GitLab is a DevOps platform offering Git-based version control, CI/CD automation, and project management features. It provides a self-hosted and cloud-based option, with Community (CE) and Enterprise (EE) editions available. With GitLab, teams can work together effectively, simplify development processes, and improve security for their software projects.
Technical Details
After moving away from ruby-saml for authentication in 2014, GitLab opted to evaluate its usage in late 2024. This decision inadvertently made GitLab a potential attack surface for these two critical vulnerabilities.
The root cause of these authentication bypass vulnerabilities in ruby-saml is due to the presence of a parser differential. Parser differentials occur when different parsers interpret the same input in different ways. The discovery of the parser differential and the two critical flaws had four stages:
- Identifying the use of two different XML parsers during code review.
- Determining whether and how a parser discrepancy could be exploited.
- Discovering an actual parsing inconsistency between the parsers in use.
- Exploiting the parser discrepancy to develop a complete attack
Exploiting these vulnerabilities is possible because it is possible to create an XML document that is seen differently by the two parsers used by ruby-saml.
Attackers with access to a single valid signature, created using the key that validates SAML responses or assertions for the targeted organization, can use it to generate their own SAML assertions. This allows them to log in as any user.

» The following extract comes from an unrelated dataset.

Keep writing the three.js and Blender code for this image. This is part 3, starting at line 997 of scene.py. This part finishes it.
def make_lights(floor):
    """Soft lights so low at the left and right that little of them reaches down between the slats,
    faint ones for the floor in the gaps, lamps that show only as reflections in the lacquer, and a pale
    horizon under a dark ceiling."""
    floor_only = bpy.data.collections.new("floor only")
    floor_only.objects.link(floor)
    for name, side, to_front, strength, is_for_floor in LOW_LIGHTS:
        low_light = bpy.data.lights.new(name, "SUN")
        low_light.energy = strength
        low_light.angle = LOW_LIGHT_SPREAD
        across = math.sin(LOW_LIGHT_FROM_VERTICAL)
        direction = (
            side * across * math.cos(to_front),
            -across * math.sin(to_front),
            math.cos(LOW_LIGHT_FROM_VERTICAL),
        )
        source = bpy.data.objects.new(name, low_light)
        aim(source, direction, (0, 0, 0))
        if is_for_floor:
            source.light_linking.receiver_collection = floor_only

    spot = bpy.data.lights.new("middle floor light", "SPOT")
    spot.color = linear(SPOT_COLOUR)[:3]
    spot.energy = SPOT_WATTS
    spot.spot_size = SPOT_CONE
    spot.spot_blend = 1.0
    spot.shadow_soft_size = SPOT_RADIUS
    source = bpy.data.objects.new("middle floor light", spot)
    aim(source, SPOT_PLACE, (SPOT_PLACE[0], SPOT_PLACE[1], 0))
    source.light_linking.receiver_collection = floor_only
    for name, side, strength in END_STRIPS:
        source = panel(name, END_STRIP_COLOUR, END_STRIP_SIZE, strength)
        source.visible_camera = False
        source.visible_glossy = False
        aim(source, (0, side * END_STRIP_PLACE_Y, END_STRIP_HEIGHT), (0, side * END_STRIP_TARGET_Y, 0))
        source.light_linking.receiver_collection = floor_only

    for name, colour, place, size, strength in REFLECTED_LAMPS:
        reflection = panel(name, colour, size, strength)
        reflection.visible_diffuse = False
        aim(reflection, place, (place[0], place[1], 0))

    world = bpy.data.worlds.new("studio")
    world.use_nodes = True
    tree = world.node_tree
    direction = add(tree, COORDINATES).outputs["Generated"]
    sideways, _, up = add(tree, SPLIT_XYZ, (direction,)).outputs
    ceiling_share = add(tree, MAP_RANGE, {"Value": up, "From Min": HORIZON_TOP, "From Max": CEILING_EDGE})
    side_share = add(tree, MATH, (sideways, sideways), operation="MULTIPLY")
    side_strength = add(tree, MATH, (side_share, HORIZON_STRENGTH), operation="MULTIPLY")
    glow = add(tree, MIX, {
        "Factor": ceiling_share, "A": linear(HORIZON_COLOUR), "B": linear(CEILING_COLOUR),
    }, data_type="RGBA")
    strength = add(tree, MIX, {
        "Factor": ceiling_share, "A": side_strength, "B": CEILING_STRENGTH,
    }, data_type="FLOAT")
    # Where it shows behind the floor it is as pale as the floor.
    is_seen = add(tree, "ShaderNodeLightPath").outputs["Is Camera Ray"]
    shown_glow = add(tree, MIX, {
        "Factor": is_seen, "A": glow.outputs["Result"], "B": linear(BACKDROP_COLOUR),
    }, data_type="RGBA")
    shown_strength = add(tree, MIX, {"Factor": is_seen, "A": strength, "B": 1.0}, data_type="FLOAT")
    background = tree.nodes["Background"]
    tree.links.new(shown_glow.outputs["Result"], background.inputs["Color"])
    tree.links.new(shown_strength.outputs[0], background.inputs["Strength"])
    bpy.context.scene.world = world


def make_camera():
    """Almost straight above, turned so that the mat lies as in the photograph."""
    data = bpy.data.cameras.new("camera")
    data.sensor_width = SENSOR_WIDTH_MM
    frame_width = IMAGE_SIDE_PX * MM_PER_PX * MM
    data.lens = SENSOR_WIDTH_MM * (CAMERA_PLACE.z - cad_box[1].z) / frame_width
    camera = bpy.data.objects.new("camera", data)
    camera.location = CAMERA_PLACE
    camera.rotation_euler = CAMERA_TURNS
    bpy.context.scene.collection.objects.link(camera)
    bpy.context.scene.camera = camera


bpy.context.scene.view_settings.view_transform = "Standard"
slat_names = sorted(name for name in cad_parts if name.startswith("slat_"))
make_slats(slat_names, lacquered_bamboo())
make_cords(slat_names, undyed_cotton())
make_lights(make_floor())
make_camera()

Other than these two critical vulnerabilities, GitLab has patched seven other vulnerabilities tracked as CVE-2025-27407, CVE-2024-13054, CVE-2024-12380, CVE-2025-1257, CVE-2025-0652, CVE-2024-8402, CVE-2024-7296, which are either rated medium or low.
Impact
The impact of these vulnerabilities, particularly the critical authentication bypass flaws (CVE-2025-25291 and CVE-2025-25292), is highly severe. They grant attackers full system access, which could allow them to obtain or modify sensitive data. The risk is further heightened by the attack’s low complexity.
Products Affected
The vulnerabilities affect GitLab CE/EE versions 17.9.0, 17.9.1, 17.8.0, 17.8.1, 17.8.2, 17.8.3, 17.8.4, 17.7.0, 17.7.1, 17.7.2, 17.7.3, 17.7.4, 17.7.5, 17.7.6, and below.
Solution and Mitigation
To patch the vulnerabilities, customers must upgrade to the GitLab CE/EE versions 17.7.7, 17.8.5, and 17.9.2.

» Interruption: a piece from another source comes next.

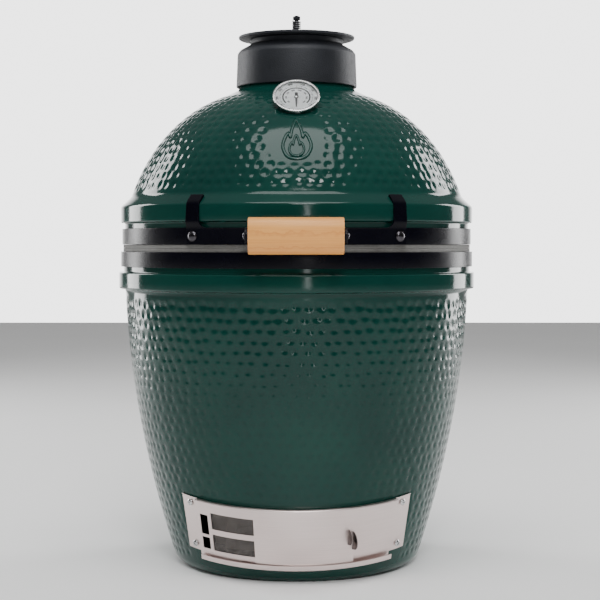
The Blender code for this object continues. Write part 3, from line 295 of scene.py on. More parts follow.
class Recipe:
    # a small helper to lay out the nodes of one tree
    def __init__(self, tree):
        self.tree = tree

    def feed(self, socket, value):
        # a socket takes a link, a colour of three numbers or a plain value
        if isinstance(value, bpy.types.NodeSocket):
            self.tree.links.new(value, socket)
        else:
            socket.default_value = (*value, 1.0) if socket.type == "RGBA" else value

    def node(self, kind, fed=None, **settings):
        made = self.tree.nodes.new(kind)
        for key, value in settings.items():
            setattr(made, key, value)
        for key, value in (fed or {}).items():
            self.feed(made.inputs[key], value)
        return made

    def group(self, tree, vector, **values):
        given = {key.replace("_", " "): value for key, value in values.items()}
        return self.node("ShaderNodeGroup", {"Vector": vector, **given}, node_tree=tree).outputs

    def noise(self, vector, scale, detail=3.0, roughness=0.5, distortion=0.0):
        made = self.node("ShaderNodeTexNoise", {
            "Vector": vector, "Scale": scale, "Detail": detail, "Roughness": roughness,
            "Distortion": distortion,
        })
        return made.outputs["Fac"]

    def stretched(self, vector, scale, location=(0, 0, 0)):
        made = self.node("ShaderNodeMapping", {"Vector": vector, "Scale": scale, "Location": location})
        return made.outputs["Vector"]

    def remap(self, value, low, high, outLow=0.0, outHigh=1.0):
        made = self.node("ShaderNodeMapRange", {
            "Value": value, "From Min": low, "From Max": high, "To Min": outLow, "To Max": outHigh,
        })
        return made.outputs["Result"]

    def maths(self, operation, first, second):
        return self.node("ShaderNodeMath", {0: first, 1: second}, operation=operation).outputs["Value"]

    def blend(self, factor, first, second):
        return self.node("ShaderNodeMix", {0: factor, 6: first, 7: second}, data_type="RGBA").outputs[2]

    def ramp(self, value, stops):
        made = self.node("ShaderNodeValToRGB", {"Fac": value})
        elements = made.color_ramp.elements
        while len(elements) < len(stops):
            elements.new(0.5)
        for element, (position, colour) in zip(elements, stops):
            element.position = position
            element.color = (*colour, 1.0)
        return made.outputs["Color"]

    def bump(self, height, strength, distance):
        made = self.node("ShaderNodeBump", {"Height": height, "Strength": strength, "Distance": distance})
        return made.outputs["Normal"]

    def objectCoordinates(self):
        return self.node("ShaderNodeTexCoord").outputs["Object"]


class Finish(Recipe):
    # a material with its shader, which wear() completes
    def __init__(self, name, colour, roughness, metallic=0.0):
        self.material = bpy.data.materials.get(name) or bpy.data.materials.new(name)
        self.material.use_nodes = True
        super().__init__(self.material.node_tree)
        self.tree.nodes.clear()
        self.shader = self.node("ShaderNodeBsdfPrincipled", {
            "Base Color": colour, "Roughness": roughness, "Metallic": metallic,
        })
        self.node("ShaderNodeOutputMaterial", {"Surface": self.shader.outputs["BSDF"]})

    def speckle(self, grain, patch):
        spots = self.group(speckleGroup, self.objectCoordinates(), Grain_Scale=grain, Patch_Scale=patch)
        return spots["Grain"], spots["Patch"]

    def edges(self, width, strength):
        wear = self.group(wearGroup, self.objectCoordinates(), Width=width)["Wear"]
        return self.maths("MULTIPLY", wear, strength)

    def wear(self, **looks):
        names = {"colour": "Base Color", "roughness": "Roughness", "normal": "Normal"}
        for key, value in looks.items():
            self.feed(self.shader.inputs[names.get(key) or key.replace("_", " ")], value)
        return self.material


def newGroup(name, inputs, outputs):
    tree = bpy.data.node_groups.new(name, "ShaderNodeTree")
    tree.interface.new_socket(name="Vector", in_out="INPUT", socket_type="NodeSocketVector")
    for label, value in inputs.items():
        socket = tree.interface.new_socket(name=label, in_out="INPUT", socket_type="NodeSocketFloat")
        socket.default_value = value
    for label in outputs:
        tree.interface.new_socket(name=label, in_out="OUTPUT", socket_type="NodeSocketFloat")
    recipe = Recipe(tree)
    return recipe, recipe.node("NodeGroupInput").outputs, recipe.node("NodeGroupOutput").inputs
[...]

For customers unable to perform the upgrade, GitLab has provided a workaround to mitigate the issue. The workaround can be done by following these steps:
- Enable GitLab two-factor authentication for all user accounts on the GitLab self-managed instance. (NOTE: Enabling identity provider multi-factor authentication does not mitigate this vulnerability)
- Do not allow the SAML two-factor bypass option in GitLab.
- Require admin approval for automatically created new users (gitlab_rails[‘omniauth_block_auto_created_users’] = true)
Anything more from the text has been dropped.